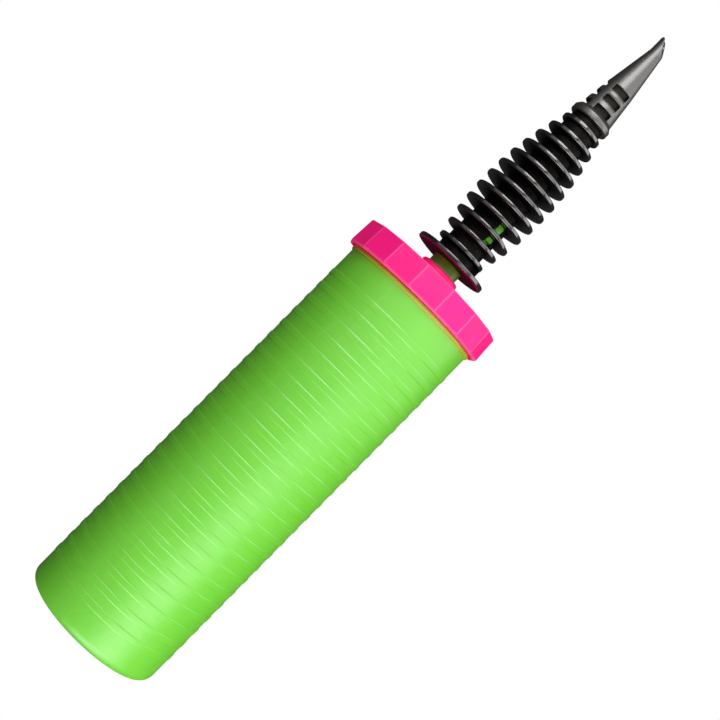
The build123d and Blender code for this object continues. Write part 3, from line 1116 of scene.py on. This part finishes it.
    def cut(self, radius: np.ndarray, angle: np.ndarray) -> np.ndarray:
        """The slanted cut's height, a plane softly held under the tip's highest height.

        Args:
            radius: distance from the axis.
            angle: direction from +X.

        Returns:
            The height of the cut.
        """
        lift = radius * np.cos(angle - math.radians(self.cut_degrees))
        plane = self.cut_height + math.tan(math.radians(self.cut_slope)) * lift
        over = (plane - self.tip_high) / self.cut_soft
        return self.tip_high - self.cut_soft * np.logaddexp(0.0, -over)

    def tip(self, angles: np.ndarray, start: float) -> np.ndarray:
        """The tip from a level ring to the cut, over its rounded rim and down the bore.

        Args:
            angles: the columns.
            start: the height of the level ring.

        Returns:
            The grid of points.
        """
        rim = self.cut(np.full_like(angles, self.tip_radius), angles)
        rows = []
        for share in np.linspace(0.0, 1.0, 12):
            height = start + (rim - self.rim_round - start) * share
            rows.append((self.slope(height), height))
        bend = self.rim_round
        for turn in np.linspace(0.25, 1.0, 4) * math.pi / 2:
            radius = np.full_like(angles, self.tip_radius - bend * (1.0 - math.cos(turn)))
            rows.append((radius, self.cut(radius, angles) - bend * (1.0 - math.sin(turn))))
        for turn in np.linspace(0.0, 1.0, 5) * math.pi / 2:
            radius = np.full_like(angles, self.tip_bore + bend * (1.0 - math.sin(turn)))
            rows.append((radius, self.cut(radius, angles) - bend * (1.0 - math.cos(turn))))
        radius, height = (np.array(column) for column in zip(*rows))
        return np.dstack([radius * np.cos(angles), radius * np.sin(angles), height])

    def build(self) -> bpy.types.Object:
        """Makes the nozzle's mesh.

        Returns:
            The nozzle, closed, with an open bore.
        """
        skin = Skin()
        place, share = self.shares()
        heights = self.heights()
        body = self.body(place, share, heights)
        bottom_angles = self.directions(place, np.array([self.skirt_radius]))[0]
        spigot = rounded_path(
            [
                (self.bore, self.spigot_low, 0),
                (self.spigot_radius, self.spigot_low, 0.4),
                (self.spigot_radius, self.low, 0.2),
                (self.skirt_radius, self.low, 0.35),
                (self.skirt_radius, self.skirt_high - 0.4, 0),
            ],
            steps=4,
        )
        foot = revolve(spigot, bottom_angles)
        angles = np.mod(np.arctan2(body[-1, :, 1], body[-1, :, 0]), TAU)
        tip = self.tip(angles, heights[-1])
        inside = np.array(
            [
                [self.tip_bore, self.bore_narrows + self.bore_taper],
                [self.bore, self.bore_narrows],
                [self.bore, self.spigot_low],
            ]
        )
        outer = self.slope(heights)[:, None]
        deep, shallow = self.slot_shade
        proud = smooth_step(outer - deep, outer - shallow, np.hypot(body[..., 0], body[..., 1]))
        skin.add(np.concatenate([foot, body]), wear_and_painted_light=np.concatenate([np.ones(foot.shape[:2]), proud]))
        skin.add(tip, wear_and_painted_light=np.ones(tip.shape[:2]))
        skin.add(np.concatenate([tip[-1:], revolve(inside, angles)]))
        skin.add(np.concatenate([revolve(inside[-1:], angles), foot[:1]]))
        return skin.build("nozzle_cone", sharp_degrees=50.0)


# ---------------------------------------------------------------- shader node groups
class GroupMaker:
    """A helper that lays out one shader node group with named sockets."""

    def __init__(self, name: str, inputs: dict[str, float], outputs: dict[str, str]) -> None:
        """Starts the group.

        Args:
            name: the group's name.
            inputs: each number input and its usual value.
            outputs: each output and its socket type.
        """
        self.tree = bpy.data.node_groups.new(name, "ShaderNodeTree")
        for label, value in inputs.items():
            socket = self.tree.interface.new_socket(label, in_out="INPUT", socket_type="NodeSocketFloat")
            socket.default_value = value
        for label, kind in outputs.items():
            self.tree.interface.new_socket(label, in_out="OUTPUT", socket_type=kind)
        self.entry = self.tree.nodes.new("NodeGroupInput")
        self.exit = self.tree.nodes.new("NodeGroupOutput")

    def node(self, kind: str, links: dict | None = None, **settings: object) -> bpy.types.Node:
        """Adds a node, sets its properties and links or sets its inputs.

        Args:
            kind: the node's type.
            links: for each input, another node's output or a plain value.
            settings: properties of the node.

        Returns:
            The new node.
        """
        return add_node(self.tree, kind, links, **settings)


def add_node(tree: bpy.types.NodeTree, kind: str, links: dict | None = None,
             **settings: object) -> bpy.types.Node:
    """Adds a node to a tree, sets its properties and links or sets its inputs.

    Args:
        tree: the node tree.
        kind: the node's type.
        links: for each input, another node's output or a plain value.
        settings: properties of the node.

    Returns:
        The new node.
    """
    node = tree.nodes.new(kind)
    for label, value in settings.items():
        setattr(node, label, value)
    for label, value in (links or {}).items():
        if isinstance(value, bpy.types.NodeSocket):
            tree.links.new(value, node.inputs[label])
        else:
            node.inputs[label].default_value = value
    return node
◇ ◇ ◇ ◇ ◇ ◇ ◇
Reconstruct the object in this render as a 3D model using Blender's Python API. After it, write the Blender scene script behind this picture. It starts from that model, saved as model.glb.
◇ ◇ ◇ ◇ ◇ ◇ ◇
### EXERCISE AIM
Among the entries above, locate the lines containing "The build123d and" and "angle: direction from +X.", and transcribe exactly those two lines and all lines between.

### COMPLETE RESPONSE
The build123d and Blender code for this object continues. Write part 3, from line 1116 of scene.py on. This part finishes it.
    def cut(self, radius: np.ndarray, angle: np.ndarray) -> np.ndarray:
        """The slanted cut's height, a plane softly held under the tip's highest height.

        Args:
            radius: distance from the axis.
            angle: direction from +X.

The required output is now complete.